The current threaded IRQ implementation in spi-tegra210-quad suffers from
scheduler-induced latency on heavily loaded systems. Because threaded IRQ
handlers are subject to CFS scheduling, they can be delayed long enough to
trigger transfer timeouts even though hardware completes in microseconds.
This results in false timeout errors and WARN_ON splats during normal
operation.
This series addresses the problem in three steps:
1. Convert the threaded IRQ handler to a hard IRQ + high-priority unbound
workqueue model. The hard IRQ does the minimum: verify interrupt
ownership, cache status registers, clear and mask interrupts. The
workqueue bottom-half handles the rest in process context and can run
on any available CPU, avoiding the CPU0 bottleneck inherent in threaded
IRQs.
2. Cache QSPI_TRANS_STATUS in the ISR before clearing it. This allows the
timeout handler to distinguish between a real hardware timeout (QSPI_RDY
not set) and a delayed workqueue (QSPI_RDY set), preventing false
timeout errors when hardware has already completed.

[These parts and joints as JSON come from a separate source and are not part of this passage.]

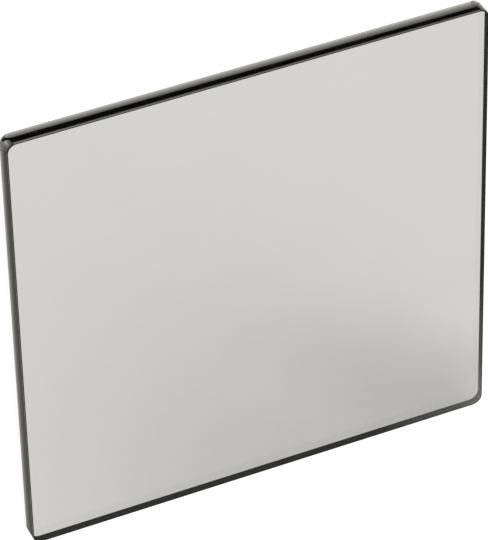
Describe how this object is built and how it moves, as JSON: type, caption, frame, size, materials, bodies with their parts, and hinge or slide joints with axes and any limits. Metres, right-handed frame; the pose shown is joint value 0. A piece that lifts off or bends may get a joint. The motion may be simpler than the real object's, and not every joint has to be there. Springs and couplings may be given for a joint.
{
  "type": "square polarizing filter",
  "caption": "Flat square camera filter: a grey polarizing film laminated between clear glass plates, with rounded corners and a black lacquered edge.",
  "frame": {"origin": "middle of the rear glass face, which the filter lies on", "axes": "+Z is the optical axis, out through the front glass face; +X and +Y run along the sides, with +Y towards the side that is uppermost in the picture"},
  "size_m": [0.1016, 0.1016, 0.0037],
  "materials": {
    "clear_glass": "polished",
    "optical_cement": "clear",
    "polarizing_film": "smooth",
    "black_lacquer": "gloss"
  },
  "bodies": {
    "root": {"rear_glass": "clear_glass", "rear_cement": "optical_cement", "polarizing_film": "polarizing_film", "front_cement": "optical_cement", "front_glass": "clear_glass", "edge_seal": "black_lacquer"}
  },
  "joints": []
}
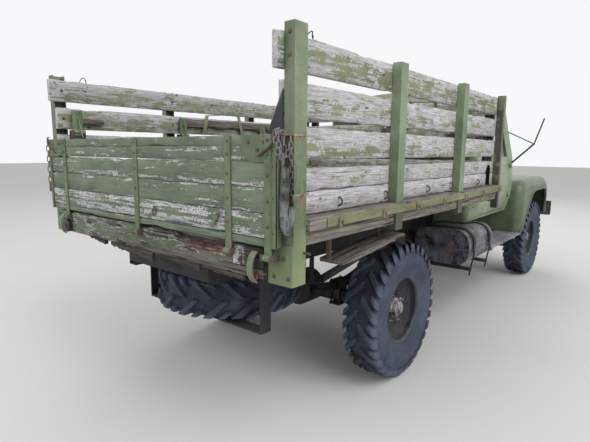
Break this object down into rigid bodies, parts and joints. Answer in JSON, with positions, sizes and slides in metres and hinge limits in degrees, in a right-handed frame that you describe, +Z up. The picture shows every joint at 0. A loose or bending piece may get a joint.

3. Process small PIO transfers (≤ FIFO depth, 256 bytes) directly in
hard IRQ context. This eliminates workqueue scheduling overhead for
latency-sensitive devices like TPMs, reducing completion latency from
potentially seconds to microseconds.
Tested on TH500 with TPM and QSPI flash devices under sustained load.
The series applies cleanly on top of linux-next (20260508).
Vishwaroop A (3):
spi: tegra210-quad: Convert to hard IRQ with high-priority workqueue
spi: tegra210-quad: Cache TRANS_STATUS in ISR for timeout handler
spi: tegra210-quad: Process small PIO transfers in hard IRQ context
drivers/spi/spi-tegra210-quad.c | 169 ++++++++++++++++++++++----------
1 file changed, 117 insertions(+), 52 deletions(-)
--
2.17.1